Contrasting poverty narratives
Nigeria’s government has continued to deny the obvious – that Nigeria is now the poverty capital of the world with over 86 million Nigerians living in extreme poverty and six Nigerians sliding into extreme poverty every minute. Last week, it sought to provide its own narrative to the effect that since coming to power in 2015, it has successfully lifted 10.073 million Nigerians from poverty to prosperity.
The minister of budget and national planning, Udoma Udo Udoma is the latest purveyor of this new narrative. Speaking on arrangements for the 24th Nigerian Economic Summit (NES#24) in Abuja, the minister reeled out the government’s account as follows: Government is feeding 8.98 million school children under the Home Grown School Feeding Programme; supported over 297, 000 poor and vulnerable Nigerians with cash transfer of N5000; successfully disbursed more than 308, 000 loans of N50, 000 and above under the Government Enterprise and Empowerment Programme (GEEP) and 200, 000 Young Unemployed Graduates Empowered through the N-Power scheme, while over 308, 000 have been selected for consideration for the second bath.
The minister went further to aver that: “To combat hunger and achieve food security, we have raised capital provisions for agriculture from N8.8 billion in 2015 to N149.2 billion in the 2018 budget. Over N82 billion has been disbursed as credit to more than 350, 000 farmers under the Anchor Borrowers’ programme. 14 moribund fertilizer blending plants have been revitalised through the Presidential Fertilizer Initiative (PFI) with a total capacity of 2.3 million metric tons of NPK fertilizer.”
But just as Udoma was reeling government’s facts, the Bill and Melinda Gates Foundation released its 2018 Goalkeepers report which estimates that by 2050, more than 40 percent of the extremely poor people in the world will be living in Nigeria and DR Congo and that Nigerians living in extreme poverty will continue to grow to 152 million by that time. Of course, the report situates the reason for such surge on the insufficient investment in human capital that will correspond to the increasing population.

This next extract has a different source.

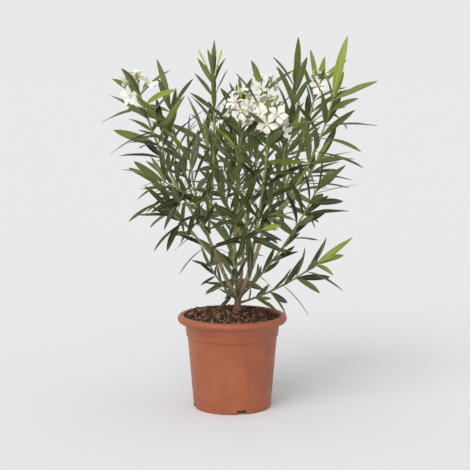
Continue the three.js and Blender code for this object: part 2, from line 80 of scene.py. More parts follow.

The report was categorical that while more than one billion people in the world have lifted themselves out of the extreme poverty since 2000, “extreme poverty is becoming heavily concentrated in sub-Saharan African countries”. “By 2050, that’s where 86 percent of the extremely poor people in the world are projected to live. The challenge is that within Africa, poverty is concentrating in just a handful of very fast-growing countries. By 2050, for example, more than 40 percent of the extremely poor people in the world will live in just two countries: Democratic Republic of Congo and Nigeria,” the report stated.
Although the Buhari administration has continued to operate in denial of the reality of the growth of extreme poverty in Nigeria, it is clear from the indications and economic indices that Nigerians have never been this poor and desperate since independence. And make no mistake about it, the poverty problem in Nigeria is directly a result of the nebulous and ill-intentioned economic policies the Buhari administration has pursued, which have squeezed enterprises and even more, citizens, have seen their real income more than halved in a twinkle of an eye and prices of food, goods and services skyrocket beyond the reach of most Nigerians.
No serious government that wants to address poverty will at the same time be encouraging or supporting monopolies in food production that always results in higher prices of food for the poor. No wonder an OECD report on Nigeria avers that “Nigerians would save 30% of their income if they bought their food at Indian prices.”
For the country to make any progress on poverty alleviation, the government needs to accept the realities on the ground and begin to fashion policies that not only tackle the fundamental reasons why poverty is spreading at an alarming rate, but ensure productivity and competitiveness.